• AIM:
Your task is to print all of the material verbatim.

>>>

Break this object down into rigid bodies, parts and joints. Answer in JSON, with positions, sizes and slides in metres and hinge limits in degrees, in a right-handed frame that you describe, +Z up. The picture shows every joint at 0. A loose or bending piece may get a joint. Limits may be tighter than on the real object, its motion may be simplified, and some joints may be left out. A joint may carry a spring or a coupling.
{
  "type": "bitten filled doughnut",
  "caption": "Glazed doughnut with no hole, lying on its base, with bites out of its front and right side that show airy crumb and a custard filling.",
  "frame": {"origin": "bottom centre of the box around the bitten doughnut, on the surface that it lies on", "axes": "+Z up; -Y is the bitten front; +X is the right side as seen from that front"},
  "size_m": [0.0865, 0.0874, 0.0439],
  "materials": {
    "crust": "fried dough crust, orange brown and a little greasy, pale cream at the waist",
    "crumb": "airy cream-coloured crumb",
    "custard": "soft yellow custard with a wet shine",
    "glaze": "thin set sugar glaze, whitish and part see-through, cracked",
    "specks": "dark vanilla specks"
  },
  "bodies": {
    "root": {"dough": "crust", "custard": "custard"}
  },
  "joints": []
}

<<<

• WRITTEN SOLUTION:
Break this object down into rigid bodies, parts and joints. Answer in JSON, with positions, sizes and slides in metres and hinge limits in degrees, in a right-handed frame that you describe, +Z up. The picture shows every joint at 0. A loose or bending piece may get a joint. Limits may be tighter than on the real object, its motion may be simplified, and some joints may be left out. A joint may carry a spring or a coupling.
{
  "type": "bitten filled doughnut",
  "caption": "Glazed doughnut with no hole, lying on its base, with bites out of its front and right side that show airy crumb and a custard filling.",
  "frame": {"origin": "bottom centre of the box around the bitten doughnut, on the surface that it lies on", "axes": "+Z up; -Y is the bitten front; +X is the right side as seen from that front"},
  "size_m": [0.0865, 0.0874, 0.0439],
  "materials": {
    "crust": "fried dough crust, orange brown and a little greasy, pale cream at the waist",
    "crumb": "airy cream-coloured crumb",
    "custard": "soft yellow custard with a wet shine",
    "glaze": "thin set sugar glaze, whitish and part see-through, cracked",
    "specks": "dark vanilla specks"
  },
  "bodies": {
    "root": {"dough": "crust", "custard": "custard"}
  },
  "joints": []
}